The expedited timeline leaves little margin. The plan is set for confirmation at a combined hearing 41 days after filing, with an effective date no later than 50 days out, and the objection deadline allows roughly 33 days from filing for parties to review and challenge the plan. The RSA milestones are hard deadlines, and a missed milestone can trigger termination rights. Court scheduling or any contested matter could compress an already tight runway.

The Liquidation Test Favors the Plan

The disclosure statement's liquidation analysis estimates gross distributable value in a Chapter 7 of $88.1 million to $131.2 million, well below the going-concern enterprise value. Every class fares at least as well under the plan, and most fare materially better.
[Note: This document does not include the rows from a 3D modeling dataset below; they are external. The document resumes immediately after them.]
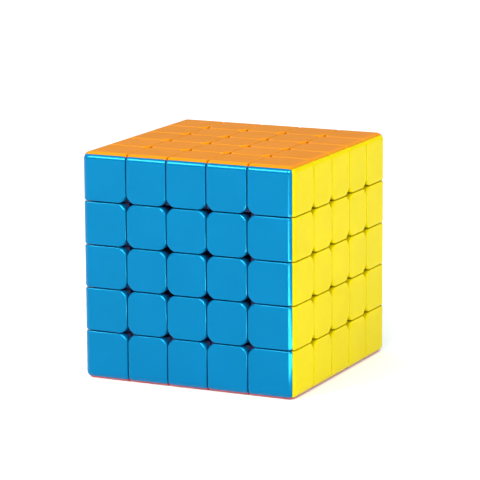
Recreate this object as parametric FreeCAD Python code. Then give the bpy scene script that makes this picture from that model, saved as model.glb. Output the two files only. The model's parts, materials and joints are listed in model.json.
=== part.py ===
import FreeCAD, Part
import itertools
import math
import os

# A five-layer twisty puzzle cube, in millimetres.
#
# The cube is modelled about its own centre, where all its turning axes cross, and every
# piece is moved up at the end, so the origin is the middle of the face it rests on.
# +X is the right face, +Y the back face and +Z the top face.
#
# A cell is a triple of layer numbers from -2 to 2. Its three sizes, 0, 1 and 2, stand for
# the middle, the inner and the outer layer. Every cell of one kind has the same shape, so
# each kind is built once, at its home cell, and turned into its other cells.

Vector = FreeCAD.Vector
CENTRE = Vector(0, 0, 0)
AXES = (0, 1, 2)
MIDDLE, INNER, OUTER = 0, 1, 2

# Outside of the cube
CUBE_SIZE = 62.0
INNER_CUT = 5.85            # from the centre to the cut between middle and inner layers
OUTER_CUT = 17.7            # from the centre to the cut between inner and outer layers
RUNNING_GAP = 0.3           # between pieces that slide on each other
CUBE_EDGE_ROUND = 1.6       # where two visible faces meet
TILE_CORNER_ROUND = 2.6     # corners of the coloured tiles, where four cells meet
TILE_RIM_ROUND = 0.5        # where a visible face turns into a gap

# Coloured shells on dark inner bodies
SHELL_WALL = 1.2
SHELL_DEPTH = 2.2           # how far a shell's side walls reach in from the visible face
SEAM = 0.05                 # between pieces that are fixed to each other
COLLAR_HEIGHT = 0.8         # the part of an inner body that enters its shells
COLLAR_WALL = 1.0

# Mechanism: stalks reach in from the cells, and feet at their ends hook under each other
STALK_KNEE = 28.0           # the outer cut is flat beyond this distance from its axis
STALK_SLOPE = 0.756         # and falls inward this steeply within it
STALK_END = 22.0            # distance from the centre where stalks end and feet begin
FOOT_CONE_ANGLE = 64.0      # half angle of the outer cut among the feet, in degrees
FOOT_HOOK = 1.5             # how far an inner-layer foot reaches under its neighbour
CORE_RADIUS = 17.7          # the ball that the feet slide on
CORE_WALL = 2.0

# Core cross, and the screw and spring that hold each face to it
ARM_RADIUS = 3.6
ARM_END = 17.3
ARM_CLEARANCE = 0.1
HUB_RADIUS = 6.0
SCREW_RADIUS = 1.3
SCREW_TIP = 9.0
SCREW_HEAD_RADIUS = 2.7
SCREW_HEAD_BASE = 24.0
SCREW_HEAD_HEIGHT = 1.6
RECESS_DEPTH = 0.9
RECESS_WIDTH = 0.6
RECESS_LENGTH = 2.8
THREAD_CLEARANCE = 0.05
PILOT_BOTTOM = 8.0
BORE_RADIUS = 3.1
BORE_FLOOR = 19.4
SHAFT_HOLE_RADIUS = 1.5
SPRING_RADIUS = 2.1         # to the middle of the wire
SPRING_WIRE_RADIUS = 0.25
SPRING_END_GAP = 0.08
SPRING_TURNS = 4
SPRING_POINTS_PER_TURN = 12

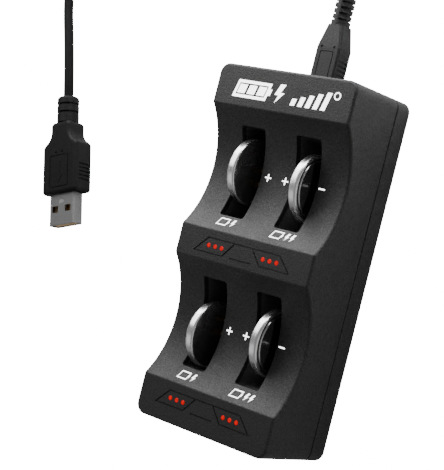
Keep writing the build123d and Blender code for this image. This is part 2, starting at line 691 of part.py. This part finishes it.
SHELL_INSIDE = 5.0  # length of the metal shell held by the moulding
NECK_HALF = 4.65
NECK_START = 22.4
SHOULDER_HALF = 7.1
SHOULDER_START = 18.4
FRAME_DEPTH = 0.25
GRIP_Z = 1.6  # end of the grip ribs above the lower face
with BuildPart() as usb_a_body:
    with BuildSketch(USB_A_PLACE):
        with BuildLine():
            half = USB_A_WIDTH / 2
            for side in SIDES:
                neck = side * NECK_HALF
                shoulder = (side * SHOULDER_HALF, SHOULDER_START)
                Line((neck, USB_A_LENGTH), (neck, NECK_START))
                TangentArc((neck, NECK_START), shoulder, tangent=(0, -1))
                Polyline(shoulder, (side * half, SHOULDER_START - 1.1), (side * half, 0))
            Line((-NECK_HALF, USB_A_LENGTH), (NECK_HALF, USB_A_LENGTH))
            Line((-half, 0), (half, 0))
        make_face()
    extrude(amount=USB_A_THICKNESS)
    upright = usb_a_body.edges().filter_by(Axis.Z)
    fillet(upright.filter_by(lambda e: abs(USB_A_PLACE.to_local_coords(e @ 0).X) > half - 0.1), 1.3)
    neck_end = USB_A_LENGTH - 0.1
    upright = usb_a_body.edges().filter_by(Axis.Z)
    fillet(upright.filter_by(lambda e: USB_A_PLACE.to_local_coords(e @ 0).Y > neck_end), 1.6)
    fillet(usb_a_body.faces().sort_by(Axis.Z)[-1].edges(), 1.2)
    fillet(usb_a_body.faces().sort_by(Axis.Z)[0].edges(), 1.2)
    # Socket that holds the metal shell and its insulator
    with BuildSketch(usb_a_section(0, USB_A_AXIS_Z)):
        Rectangle(shell_width + 0.04, shell_height + 0.04)
    extrude(amount=SHELL_INSIDE + 0.02, mode=Mode.SUBTRACT)
    # Label frame and two dots on both faces, grip ribs on the sides
    for face_z, into in ((USB_A_THICKNESS, -1), (0, 1)):
        with BuildSketch(USB_A_PLACE.offset(face_z)):
            with Locations((0, 7.9)):
                RectangleRounded(9.0, 11.6, 1.0)
                RectangleRounded(8.4, 11.0, 0.7, mode=Mode.SUBTRACT)
            with Locations((-1.45, 14.6), (1.45, 14.6)):
                Circle(0.42)
        extrude(amount=FRAME_DEPTH * into, mode=Mode.SUBTRACT)
    with BuildSketch(USB_A_PLACE.offset(GRIP_Z)):
        with Locations((0, 7.0)):
            with GridLocations(USB_A_WIDTH, 1.35, 2, 5):
                Rectangle(0.8, 0.6)
    extrude(amount=USB_A_THICKNESS - 2 * GRIP_Z, mode=Mode.SUBTRACT)
save(usb_a_body, "usb_a_body")

with BuildPart() as usb_a_strain_relief:
    with BuildSketch(usb_a_section(USB_A_LENGTH, USB_A_AXIS_Z)):
        Circle(3.85)
    extrude(amount=USB_A_RELIEF)
    far_face = usb_a_strain_relief.faces().sort_by(Axis.Y)[-1]
    fillet(far_face.edges(), 1.0)
    with BuildSketch(*[usb_a_section(USB_A_LENGTH + y, USB_A_AXIS_Z) for y in (3.2, 6.1)]):
        Circle(4.0)
        Circle(3.25, mode=Mode.SUBTRACT)
    extrude(amount=0.75, mode=Mode.SUBTRACT)
save(usb_a_strain_relief, "usb_a_strain_relief")

inner_width = shell_width - 2 * USB_A_WALL
inner_height = shell_height - 2 * USB_A_WALL
with BuildPart() as usb_a_shell:
    with BuildSketch(usb_a_section(-shell_length, USB_A_AXIS_Z)):
        RectangleRounded(shell_width, shell_height, 0.6)
        RectangleRounded(inner_width, inner_height, 0.3, mode=Mode.SUBTRACT)
    extrude(amount=shell_length + SHELL_INSIDE)
    with BuildSketch(USB_A_PLACE):
        with Locations((-3.1, -5.35), (3.1, -5.35)):
            RectangleRounded(2.8, 2.3, 0.3)
    extrude(amount=USB_A_THICKNESS, mode=Mode.SUBTRACT)
    # Oval dimple punched between the windows and the moulding
    with BuildSketch(USB_A_PLACE.offset(USB_A_AXIS_Z + shell_height / 2)):
        with Locations((0, -2.7)):
            Ellipse(1.35, 0.75)
            Ellipse(1.1, 0.5, mode=Mode.SUBTRACT)
    extrude(amount=-0.12, mode=Mode.SUBTRACT)
save(usb_a_shell, "usb_a_shell")

inner_floor = USB_A_AXIS_Z - inner_height / 2
with BuildPart() as usb_a_insulator:
    with BuildSketch(usb_a_section(-shell_length + 0.4, inner_floor + 0.97)):
        RectangleRounded(inner_width - 0.04, 1.9, 0.3)
    extrude(amount=shell_length + SHELL_INSIDE - 0.4)
    with BuildSketch(usb_a_section(-0.5, USB_A_AXIS_Z)):
        RectangleRounded(inner_width - 0.04, inner_height - 0.04, 0.3)
    extrude(amount=SHELL_INSIDE + 0.5)
save(usb_a_insulator, "usb_a_insulator")

with BuildPart() as usb_a_contacts:
    with BuildSketch(USB_A_PLACE.offset(inner_floor + 1.93)):
        with Locations((-3.5, -5.6), (3.5, -5.6)):
            Rectangle(1.2, 8.6)
        with Locations((-1.0, -5.1), (1.0, -5.1)):
            Rectangle(1.0, 7.6)
    extrude(amount=0.2)
save(usb_a_contacts, "usb_a_contacts")
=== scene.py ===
import json
from math import cos, pi, radians, sin, sqrt

import bmesh
import bpy
from mathutils import Matrix, Vector


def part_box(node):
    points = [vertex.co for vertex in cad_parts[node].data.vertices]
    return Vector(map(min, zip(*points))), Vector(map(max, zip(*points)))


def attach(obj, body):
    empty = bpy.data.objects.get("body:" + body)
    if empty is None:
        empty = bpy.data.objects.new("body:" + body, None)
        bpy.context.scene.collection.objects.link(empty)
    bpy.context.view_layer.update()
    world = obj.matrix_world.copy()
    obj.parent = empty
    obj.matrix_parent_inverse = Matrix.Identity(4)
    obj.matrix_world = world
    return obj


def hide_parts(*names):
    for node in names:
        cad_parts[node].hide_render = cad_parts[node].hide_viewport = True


# Looks of a four-bay coin cell charger with its cells and its USB lead.
# Blender works in metres. Sizes marked mm are in millimetres, and MM turns them into metres.
MM = 0.001

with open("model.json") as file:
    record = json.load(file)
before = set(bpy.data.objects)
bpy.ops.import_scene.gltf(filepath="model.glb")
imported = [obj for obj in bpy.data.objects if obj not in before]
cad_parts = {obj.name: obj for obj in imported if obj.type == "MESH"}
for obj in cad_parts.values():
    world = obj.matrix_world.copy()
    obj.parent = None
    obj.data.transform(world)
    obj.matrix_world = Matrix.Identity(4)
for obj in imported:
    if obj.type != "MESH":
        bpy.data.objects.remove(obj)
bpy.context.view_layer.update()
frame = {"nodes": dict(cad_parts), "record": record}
nodes = frame["nodes"]

# --- Camera --------------------------------------------------------------------------------

CAMERA_PLACE = (0.234467, 0.007004, 0.319353)
CAMERA_RIGHT = (0.742432, 0.244049, -0.623887)
CAMERA_UP = (-0.192793, 0.969721, 0.149905)
CAMERA_BACK = (0.641581, 0.008987, 0.767003)
CAMERA_LENS = 100.28  # on a 36 mm sensor

camera_data = bpy.data.cameras.new("camera")
camera_data.lens = CAMERA_LENS
camera = bpy.data.objects.new("camera", camera_data)
bpy.context.scene.collection.objects.link(camera)
camera.matrix_world = Matrix.Translation(CAMERA_PLACE) @ Matrix(
    (CAMERA_RIGHT, CAMERA_UP, CAMERA_BACK)
).transposed().to_4x4()
bpy.context.scene.camera = camera

# --- Finishes ------------------------------------------------------------------------------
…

The comparison is the backbone of the best interests showing.

Class Ch. 7 Low Ch. 7 High Plan Recovery
Bridge Claims 100.0% 100.0% 100.0%
Class 3 — First Lien 5.3% 23.7% ~54.4%
Class 4 — DOJ 0.0% 0.0% 100.0%
Class 5 — PIK Notes 0.0% 0.0% ~3.5%
Class 6 — Convertible Notes 0.0% 0.0% ~3.5%
Class 7 — General Unsecured 0.0% 0.0% 100.0%

Ongoing Obligations and Litigation

The reinstated DOJ claims carry continuing fine payments through June 2028 and a compliance monitorship through at least January 2028, obligations the reorganized entity inherits. The fraud complaint against the CEO, tied to the same September 2024 financing that created the PIK Notes, sits alongside the special committee's investigation. If those claims have merit, they could touch the releases, the committee's determinations, and the treatment of the PIK Notes themselves.

Taken as a whole, the Inotiv filing is a coordinated prepackaged restructuring that preserves going-concern value, keeps trade creditors and employees whole, and delivers the company to its senior secured lenders through equitization. The open question is execution: whether the debtors can hold the expedited RSA calendar while managing potential objections from out-of-the-money equity holders, any concerns the U.S. Trustee raises about the pace or the scope of releases, and the loose thread of the special committee's investigation.

About This Report: This Special Report analyzes the first-day filing package in In re Inotiv, Inc., et al., No. 26-90601 (CML), pending in the United States Bankruptcy Court for the Southern District of Texas, Houston Division. It is drawn from the 18 docket entries filed on June 3, 2026, including the voluntary petition, the CFO declaration, the joint prepackaged plan, the disclosure statement, the DIP financing and related first-day motions, and supporting declarations. The plan described here has been proposed but not confirmed; objection deadlines have not passed, terms may be amended, and confirmation is not guaranteed. All figures are as stated in the source filings, and projected and estimated figures are identified as such.